Beyond this fundamental hurdle to State court action, especially lower court action, the order was premature. The Legislature to which it was addressed had not yet been elected and still has not taken office. Moreover, it is a Legislature elected on a reapportionment satisfying Federal constitutional standards, a critical difference for this purpose, when it is compared with a Legislature, many of whose members faced political extinction from any major reapportionment. There is no continuity between separately elected State Legislatures (Matter of Stickney, 110 App. Div. 294, 298-299, affd. 185 N. Y. 107). Consequently, the new Legislature was not represented in the proceeding. So, too, there was and could hardly be any showing that the new Legislature would not do what it was obliged to do by the decree of the Federal court, now that the judicial *230determinations of the past Summer have made it clear that the problem was obviously in its last crisis, if judicial reapportionment by the State‘or the Federal courts were to be avoided.

The effect of the Governor being a party to the proceeding raises additional difficulties because the writ of the court does not run to the chief executive (People ex rel. Broderick v. Morton, 156 N. Y. 136; Gaynor v. Rockefeller, 21 A D 2d 92, 98, affd. 15 N Y 2d 120).

Lastly, the procedural deformity utilized by movants to base the order is self-elevating bootstrapping at its worst. The proceeding in which the motion was made had been brought for an entirely different and proper purpose, namely, to review the questioned reapportionment plan adopted by the Legislature, under a procedure with proper parties provided by the State Constitution and the implementing review statute. That purpose had been fulfilled, and the power reserved by Special Term, at that time (per Matthew M. Levy, J.), related to the ancillary implementation of that judicial review. By no stretch of even a fevered imagination could the proceeding or the statute under which it was brought be extended to comprise the political power to make a new apportionment or to threaten one. Certainly, Mr. Justice Levy’s elaborated opinion provides no suggestion of such an extraordinary presumption (Matter of Orans, 45 Misc 2d 616, supra).
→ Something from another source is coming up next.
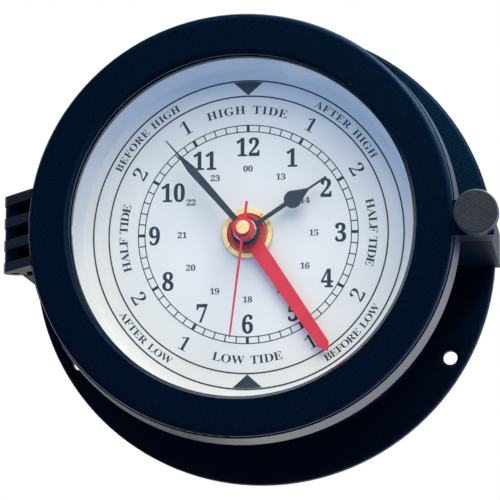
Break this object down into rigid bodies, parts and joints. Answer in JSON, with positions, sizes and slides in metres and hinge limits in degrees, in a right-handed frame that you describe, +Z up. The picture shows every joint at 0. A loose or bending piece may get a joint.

Accordingly, I dissent and vote to reverse the order, on the law, and to deny the motion.

Rabin and Stevens, JJ., concur with McNally, J.; Breitel, J. P., dissents in opinion in which Eager J., concurs.

Order, entered on September 2, 1965, affirmed, without costs and without disbursements.

New Jersey’s Chief Justice Weintraub, although assuming the existence in the court of the power to apportion, aptly stated (Jackman v. Bodine, supra, p. 473): “We think it clear that the judiciary should not itself devise a plan except as a last resort. The reasons, simply stated, are that the prescription of a plan of apportionment is laden with political controversy from whieh the judiciary cannot be too distant, and further, that if the judiciary should devise an interim plan, that plan will likely seem so attractive to some as to impede the search for common agreement.”